=== SET PROBLEM ===
Can you quote the records below in full, word for word?

=== EXERCISE MATERIALS ===
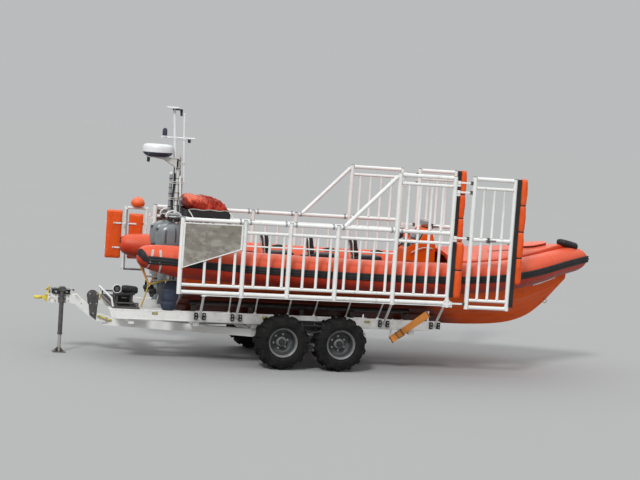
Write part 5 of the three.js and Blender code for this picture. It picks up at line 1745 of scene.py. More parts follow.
def helm_wheel_shape():
    place = tilted(1.850, 0, 2.215, -60)
    axis = place.to_3x3() @ Vector((0, 0, 1))
    centre = place @ Vector((0, 0, 0))
    shape = Shape(BLACK)
    shape.ring(centre, axis, 0.170, 0.0135, 48)
    shape.use(ZINC)
    for a in angles(3, math.pi / 2):
        rim = place @ Vector((0.165 * math.cos(a), 0.165 * math.sin(a), 0))
        mid = place @ Vector((0.07 * math.cos(a), 0.07 * math.sin(a), -0.022))
        shape.tube([place @ Vector((0, 0, -0.028)), mid, rim], 0.0085, 10)
    shape.lathe([(0, -0.070), (0.022, -0.070), (0.024, -0.030), (0.034, -0.022), (0.034, -0.006),
                 (0.024, 0.004), (0, 0.006)],
                centre, axis, 24)
    return shape


def seat_pod_shape():
    shape = Shape(KIT)
    rings = []
    for y in (-0.150, -0.138, 0.138, 0.150):
        inset = 0.012 if abs(y) > 0.14 else 0.0
        rings.append([(-0.700 + inset, y, DECK_TOP), (1.480 - inset, y, DECK_TOP),
                      (1.480 - inset, y, 1.600), (1.440, y, 1.640 - inset),
                      (-0.660, y, 1.640 - inset), (-0.700 + inset, y, 1.600)])
    shape.loft(rings)
    for x in SEATS_X:
        shape.plate([(x - 0.180, 1.632), (x + 0.290, 1.632), (x + 0.270, 1.782),
                     (x - 0.160, 1.782)], -0.135, 0.135)
    for x in (-0.30, 0.50, 1.25):
        for s in SIDES.values():
            shape.use(DECK).box((x - 0.16, s * 0.149, 1.32), (x + 0.16, s * 0.156, 1.52))
            shape.use(ZINC)
            for spot in product((x - 0.14, x + 0.14), (s * 0.156,), (1.34, 1.50)):
                shape.lathe([(0, 0), (0.007, 0), (0.005, 0.003), (0, 0.0035)], spot, (0, s, 0), 10)
    # The bar that each crew member holds, behind the seat ahead.
    shape.use(PALE_ALLOY)
    for x in SEATS_X:
        loop = [(x - 0.215, -0.120, 1.80), (x - 0.245, -0.150, 2.00), (x - 0.262, -0.140, 2.14),
                (x - 0.268, 0, 2.165), (x - 0.262, 0.140, 2.14), (x - 0.245, 0.150, 2.00),
                (x - 0.215, 0.120, 1.80)]
        shape.tube(smooth_route(loop, 5), 0.012, 12)
    return shape


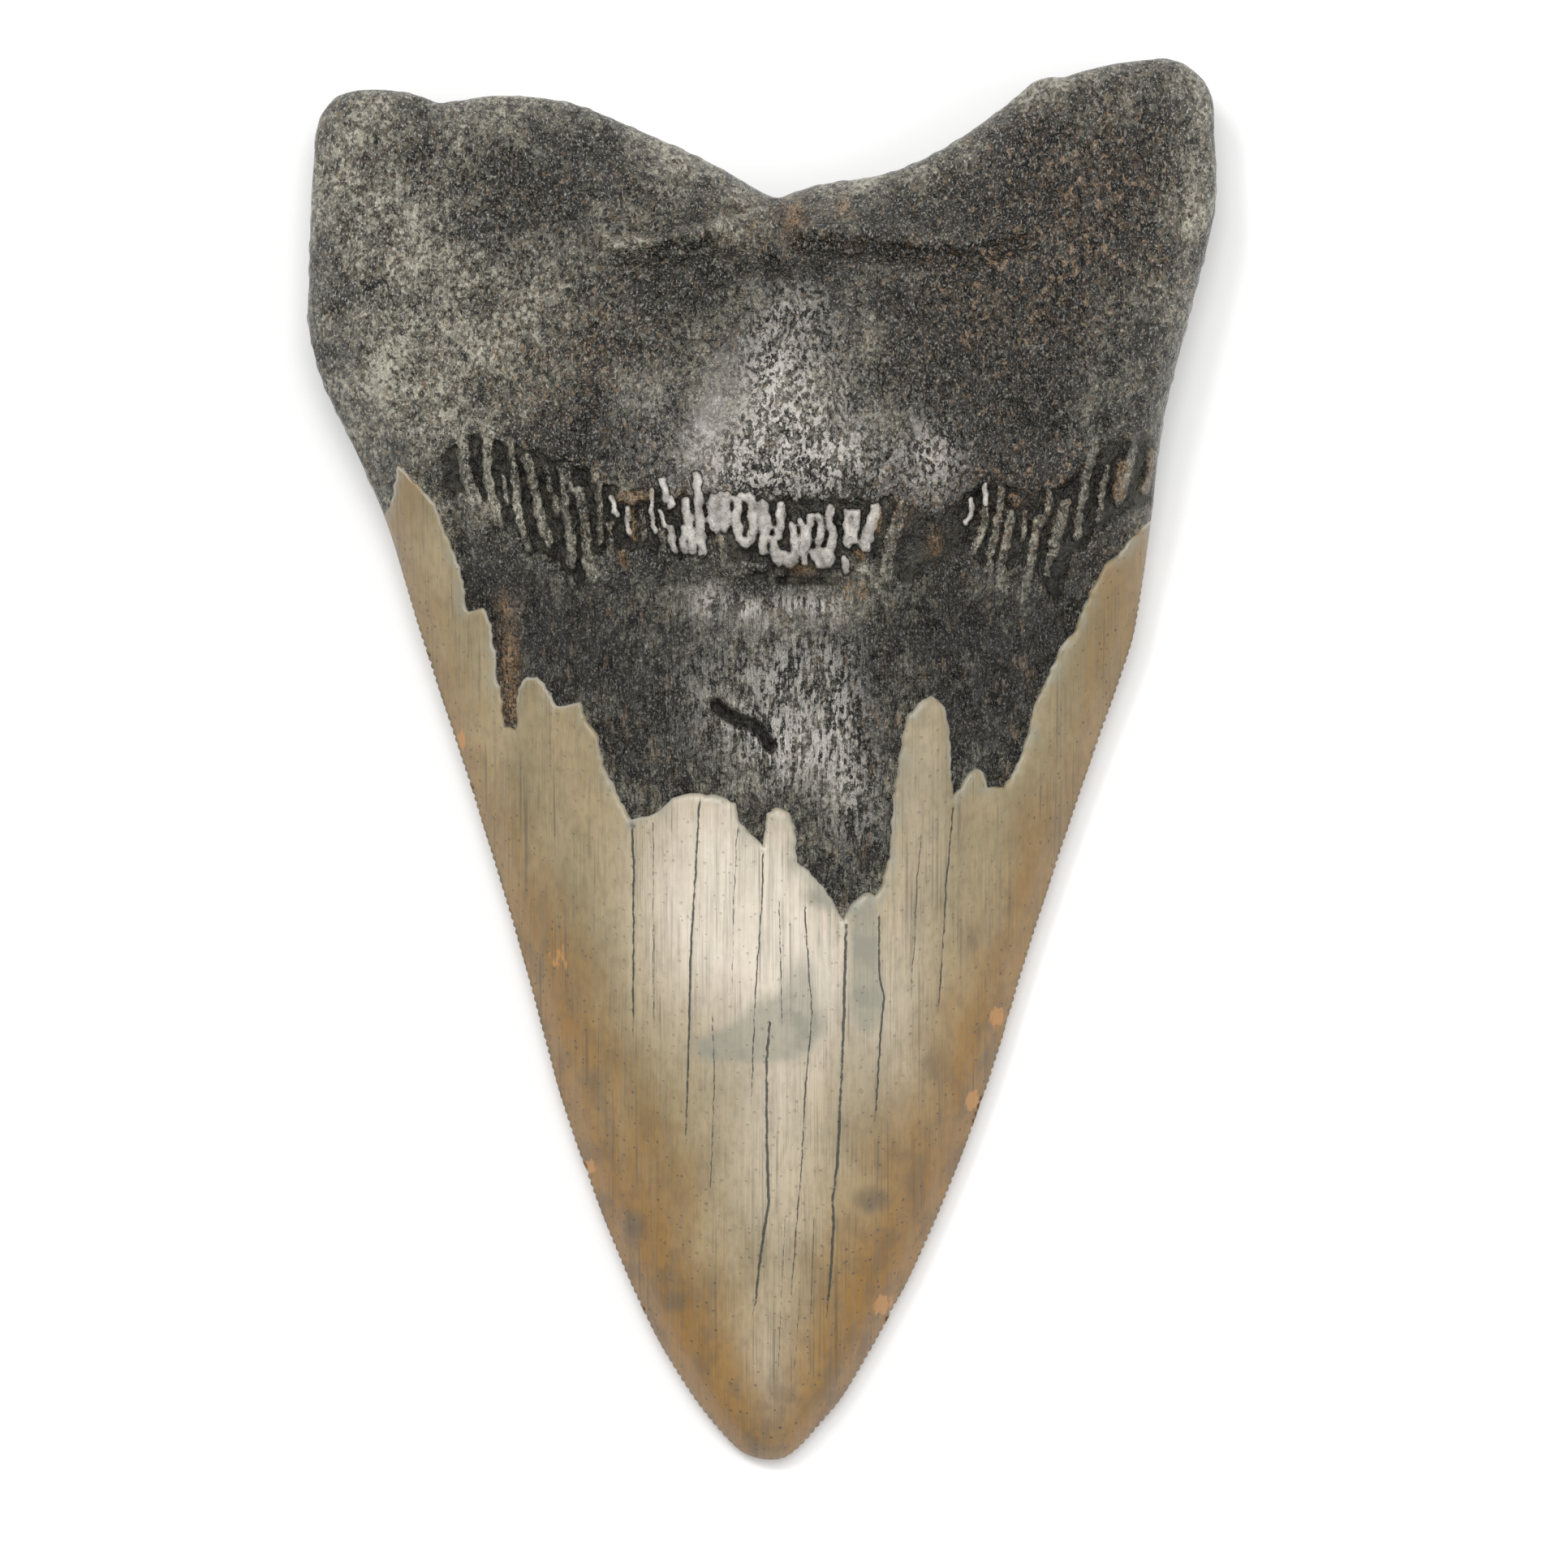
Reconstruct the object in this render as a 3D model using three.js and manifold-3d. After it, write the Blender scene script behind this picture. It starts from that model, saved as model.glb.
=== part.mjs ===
// A large fossil shark tooth, lying on its flat labial face with its domed lingual face up.
// Millimetres, +Z up, +Y from the crown's tip towards the root lobes, origin under the middle of its box.
import * as THREE from "three";
import { mergeVertices } from "three/addons/utils/BufferGeometryUtils.js";
import Module from "manifold-3d";

const wasm = await Module();
wasm.setup();

// Outline seen from above, anticlockwise, in millimetres.
const LEFT_MARGIN = [
  [-42.9, 62.9], [-43.7, 57.5], [-44.1, 46.3], [-44.2, 42.7], [-42.9, 37.2], [-39.4, 29.7], [-36.7, 23.4],
  [-33.4, 12.4], [-28.2, -3.6], [-23.5, -19.1], [-18.9, -35.6], [-12.5, -52.2], [-8.9, -59.2],
];
const TIP_POINT = [0.2, -68.8];
const TIP = [
  [-5.7, -64.0], [-3.5, -66.6], [-1.8, -68.1], TIP_POINT, [2.2, -68.7], [3.8, -67.6], [5.8, -65.4],
];
const RIGHT_MARGIN = [
  [8.2, -62.4], [15.4, -49.3], [21.9, -33.1], [26.7, -17.5], [31.8, -2.0], [36.2, 10.8], [36.9, 13.9],
  [38.2, 23.4], [39.3, 32.9], [42.0, 43.9], [44.4, 54.2], [44.3, 60.5],
];
const ROOT_TOP = [
  [44.1, 64.5], [43.0, 66.6], [40.5, 68.2], [35.8, 68.1], [31.1, 67.1], [29.6, 66.6], [27.1, 66.3],
  [23.9, 63.8], [18.0, 59.7], [12.7, 57.3], [5.0, 55.9], [2.2, 54.9], [1.2, 54.9], [-4.5, 58.0],
  [-11.9, 61.4], [-18.8, 64.1], [-25.9, 64.8], [-31.4, 64.1], [-33.4, 64.8], [-37.2, 65.4], [-40.9, 64.9],
];
const GRID_CORNERS = {
  tipLeft: [-3.5, -66.6],
  tipRight: [5.8, -65.4],
  lobeRight: [44.1, 64.5],
  lobeLeft: [-42.9, 62.9],
};
const OUTLINE_STEPS = 1600;
const TANGENT_STEPS = 4;

// Heights along the tooth, as pairs of y and z.
const RIM_HEIGHT = [[-69, 2.3], [-37, 2.8], [0, 3.8], [19, 5.4], [27, 6.6], [34, 7.4], [50, 8], [70, 7.6]];
const SPINE_HEIGHT = [
  [-69, 3.6], [-60, 6.4], [-45, 9.4], [-25, 12.4], [-5, 15.6], [8, 17.6], [16, 19.4], [24, 23.4], [32, 25],
];

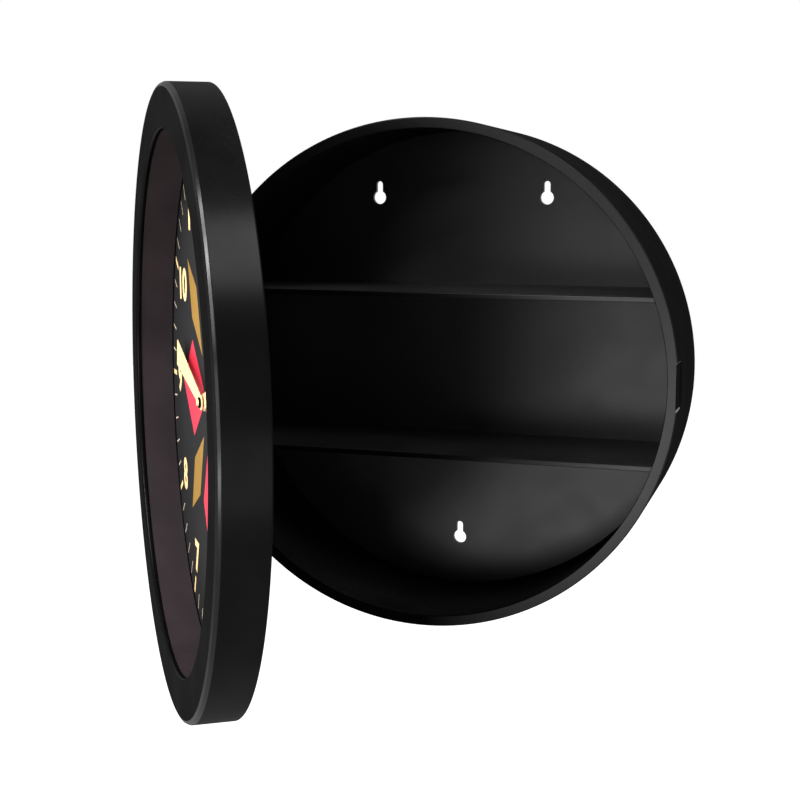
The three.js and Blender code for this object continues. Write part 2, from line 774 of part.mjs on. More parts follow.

=== EXERCISE OUTPUT ===
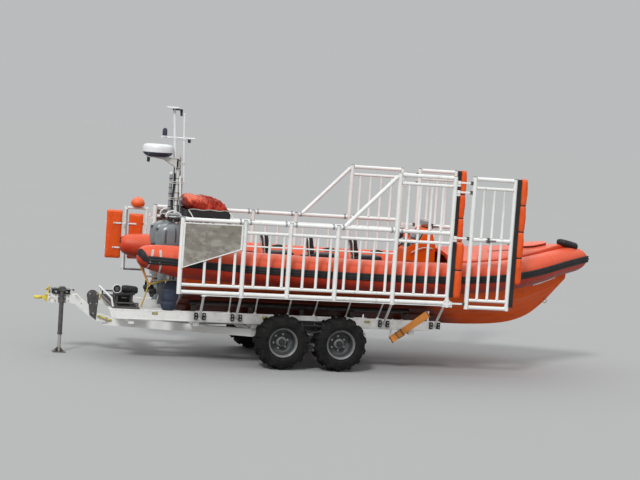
Write part 5 of the three.js and Blender code for this picture. It picks up at line 1745 of scene.py. More parts follow.
def helm_wheel_shape():
    place = tilted(1.850, 0, 2.215, -60)
    axis = place.to_3x3() @ Vector((0, 0, 1))
    centre = place @ Vector((0, 0, 0))
    shape = Shape(BLACK)
    shape.ring(centre, axis, 0.170, 0.0135, 48)
    shape.use(ZINC)
    for a in angles(3, math.pi / 2):
        rim = place @ Vector((0.165 * math.cos(a), 0.165 * math.sin(a), 0))
        mid = place @ Vector((0.07 * math.cos(a), 0.07 * math.sin(a), -0.022))
        shape.tube([place @ Vector((0, 0, -0.028)), mid, rim], 0.0085, 10)
    shape.lathe([(0, -0.070), (0.022, -0.070), (0.024, -0.030), (0.034, -0.022), (0.034, -0.006),
                 (0.024, 0.004), (0, 0.006)],
                centre, axis, 24)
    return shape


def seat_pod_shape():
    shape = Shape(KIT)
    rings = []
    for y in (-0.150, -0.138, 0.138, 0.150):
        inset = 0.012 if abs(y) > 0.14 else 0.0
        rings.append([(-0.700 + inset, y, DECK_TOP), (1.480 - inset, y, DECK_TOP),
                      (1.480 - inset, y, 1.600), (1.440, y, 1.640 - inset),
                      (-0.660, y, 1.640 - inset), (-0.700 + inset, y, 1.600)])
    shape.loft(rings)
    for x in SEATS_X:
        shape.plate([(x - 0.180, 1.632), (x + 0.290, 1.632), (x + 0.270, 1.782),
                     (x - 0.160, 1.782)], -0.135, 0.135)
    for x in (-0.30, 0.50, 1.25):
        for s in SIDES.values():
            shape.use(DECK).box((x - 0.16, s * 0.149, 1.32), (x + 0.16, s * 0.156, 1.52))
            shape.use(ZINC)
            for spot in product((x - 0.14, x + 0.14), (s * 0.156,), (1.34, 1.50)):
                shape.lathe([(0, 0), (0.007, 0), (0.005, 0.003), (0, 0.0035)], spot, (0, s, 0), 10)
    # The bar that each crew member holds, behind the seat ahead.
    shape.use(PALE_ALLOY)
    for x in SEATS_X:
        loop = [(x - 0.215, -0.120, 1.80), (x - 0.245, -0.150, 2.00), (x - 0.262, -0.140, 2.14),
                (x - 0.268, 0, 2.165), (x - 0.262, 0.140, 2.14), (x - 0.245, 0.150, 2.00),
                (x - 0.215, 0.120, 1.80)]
        shape.tube(smooth_route(loop, 5), 0.012, 12)
    return shape


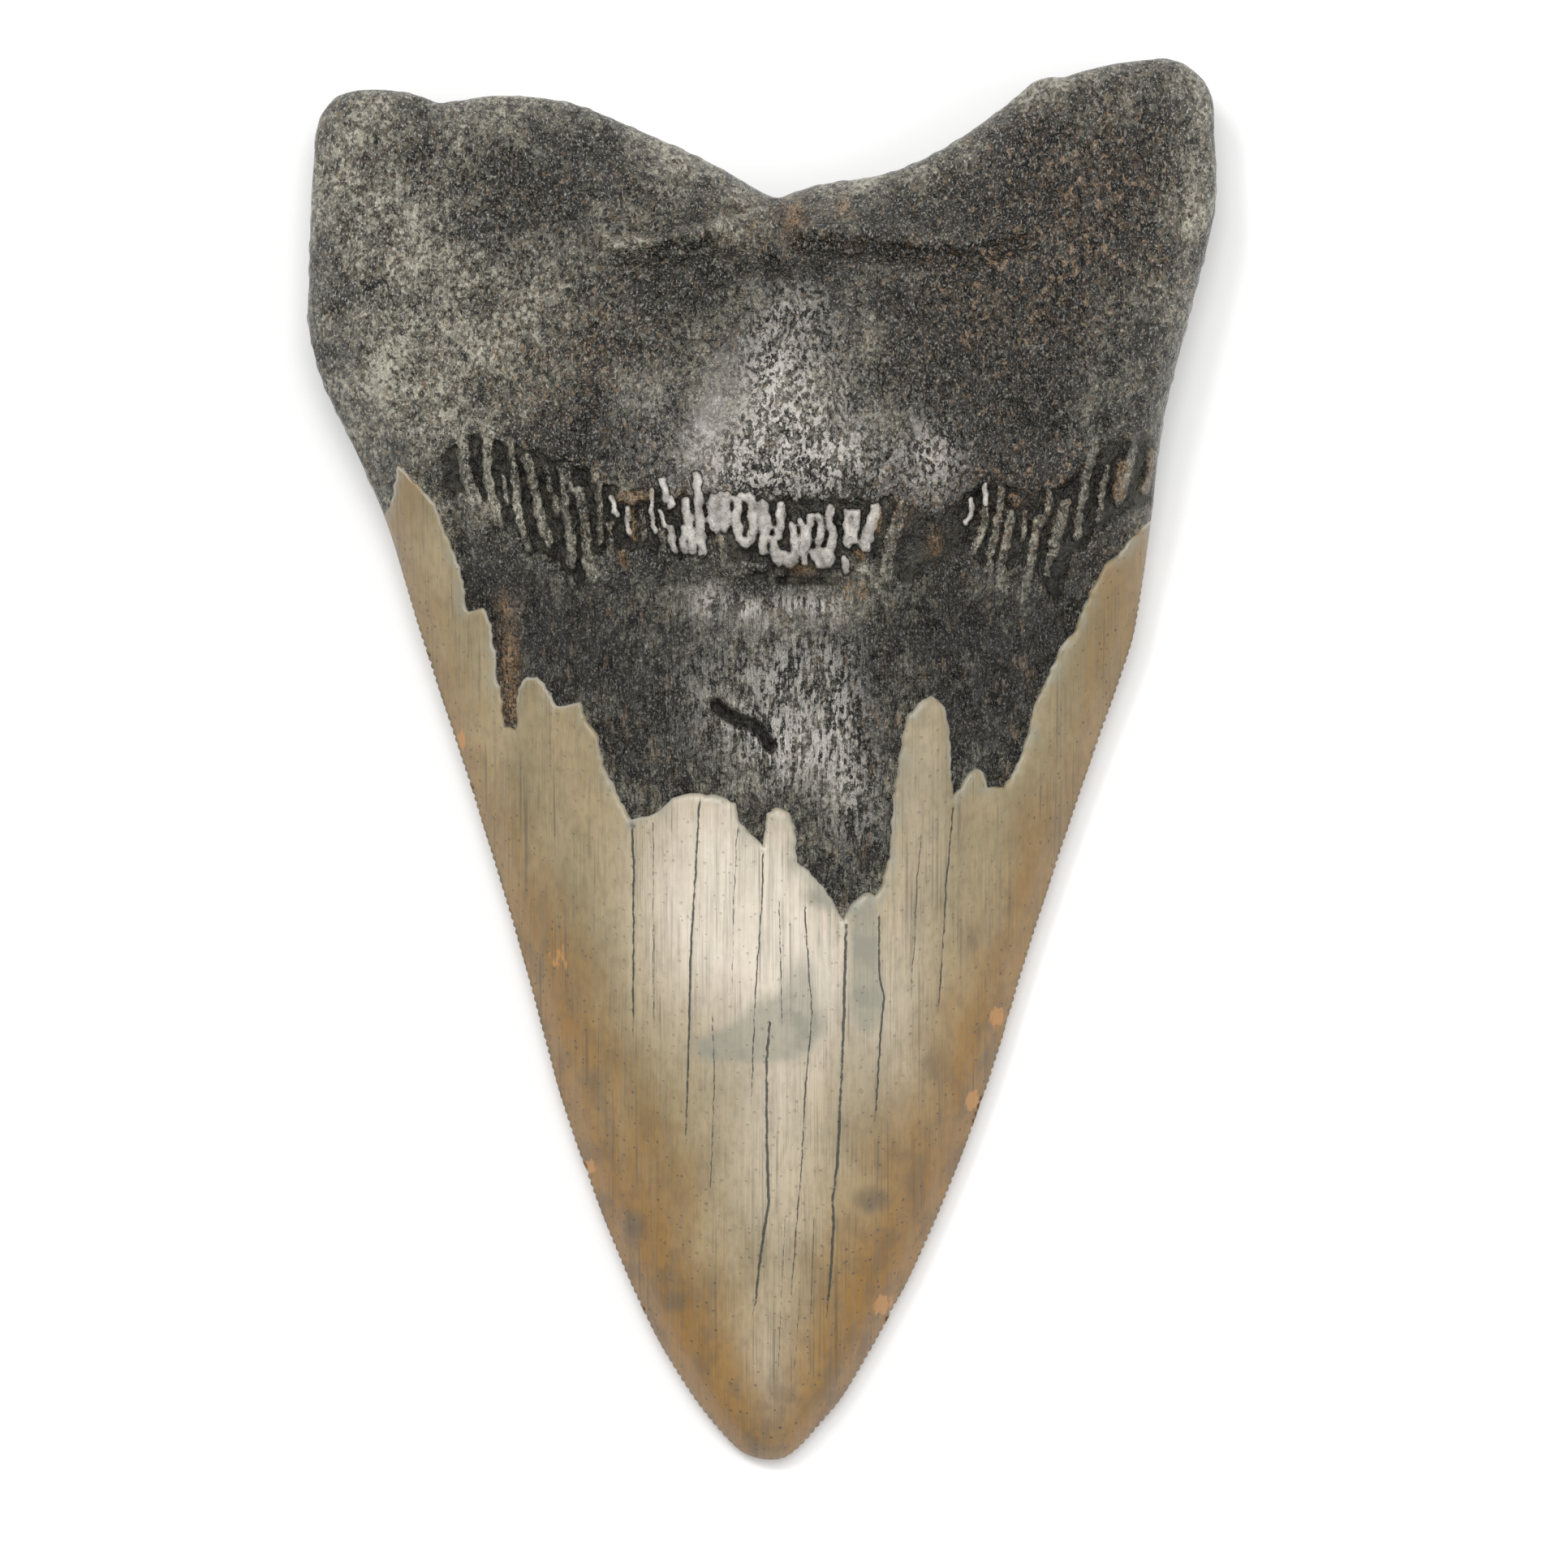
Reconstruct the object in this render as a 3D model using three.js and manifold-3d. After it, write the Blender scene script behind this picture. It starts from that model, saved as model.glb.
=== part.mjs ===
// A large fossil shark tooth, lying on its flat labial face with its domed lingual face up.
// Millimetres, +Z up, +Y from the crown's tip towards the root lobes, origin under the middle of its box.
import * as THREE from "three";
import { mergeVertices } from "three/addons/utils/BufferGeometryUtils.js";
import Module from "manifold-3d";

const wasm = await Module();
wasm.setup();

// Outline seen from above, anticlockwise, in millimetres.
const LEFT_MARGIN = [
  [-42.9, 62.9], [-43.7, 57.5], [-44.1, 46.3], [-44.2, 42.7], [-42.9, 37.2], [-39.4, 29.7], [-36.7, 23.4],
  [-33.4, 12.4], [-28.2, -3.6], [-23.5, -19.1], [-18.9, -35.6], [-12.5, -52.2], [-8.9, -59.2],
];
const TIP_POINT = [0.2, -68.8];
const TIP = [
  [-5.7, -64.0], [-3.5, -66.6], [-1.8, -68.1], TIP_POINT, [2.2, -68.7], [3.8, -67.6], [5.8, -65.4],
];
const RIGHT_MARGIN = [
  [8.2, -62.4], [15.4, -49.3], [21.9, -33.1], [26.7, -17.5], [31.8, -2.0], [36.2, 10.8], [36.9, 13.9],
  [38.2, 23.4], [39.3, 32.9], [42.0, 43.9], [44.4, 54.2], [44.3, 60.5],
];
const ROOT_TOP = [
  [44.1, 64.5], [43.0, 66.6], [40.5, 68.2], [35.8, 68.1], [31.1, 67.1], [29.6, 66.6], [27.1, 66.3],
  [23.9, 63.8], [18.0, 59.7], [12.7, 57.3], [5.0, 55.9], [2.2, 54.9], [1.2, 54.9], [-4.5, 58.0],
  [-11.9, 61.4], [-18.8, 64.1], [-25.9, 64.8], [-31.4, 64.1], [-33.4, 64.8], [-37.2, 65.4], [-40.9, 64.9],
];
const GRID_CORNERS = {
  tipLeft: [-3.5, -66.6],
  tipRight: [5.8, -65.4],
  lobeRight: [44.1, 64.5],
  lobeLeft: [-42.9, 62.9],
};
const OUTLINE_STEPS = 1600;
const TANGENT_STEPS = 4;

// Heights along the tooth, as pairs of y and z.
const RIM_HEIGHT = [[-69, 2.3], [-37, 2.8], [0, 3.8], [19, 5.4], [27, 6.6], [34, 7.4], [50, 8], [70, 7.6]];
const SPINE_HEIGHT = [
  [-69, 3.6], [-60, 6.4], [-45, 9.4], [-25, 12.4], [-5, 15.6], [8, 17.6], [16, 19.4], [24, 23.4], [32, 25],
];

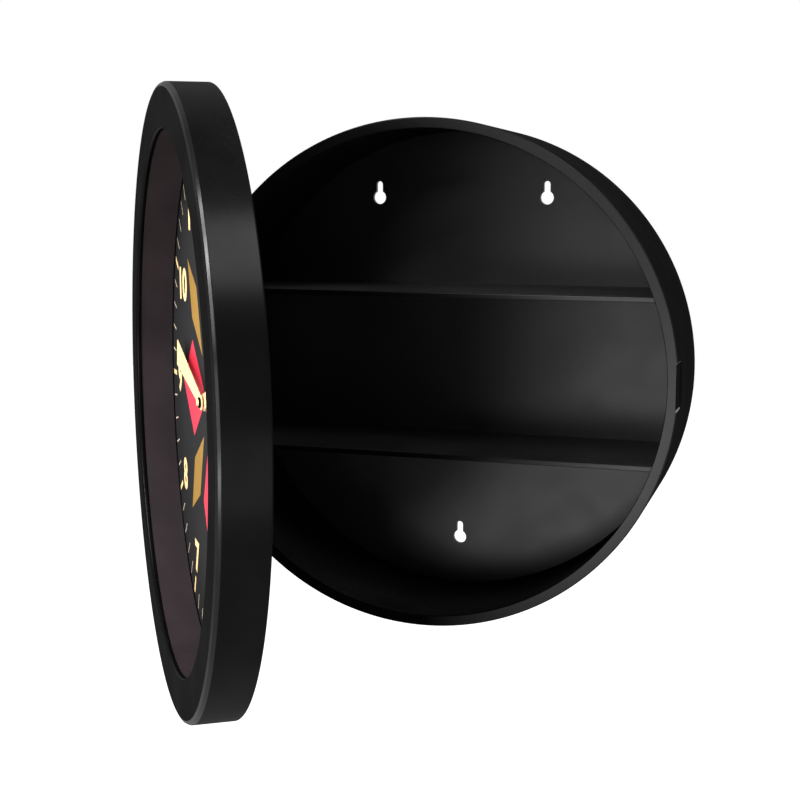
The three.js and Blender code for this object continues. Write part 2, from line 774 of part.mjs on. More parts follow.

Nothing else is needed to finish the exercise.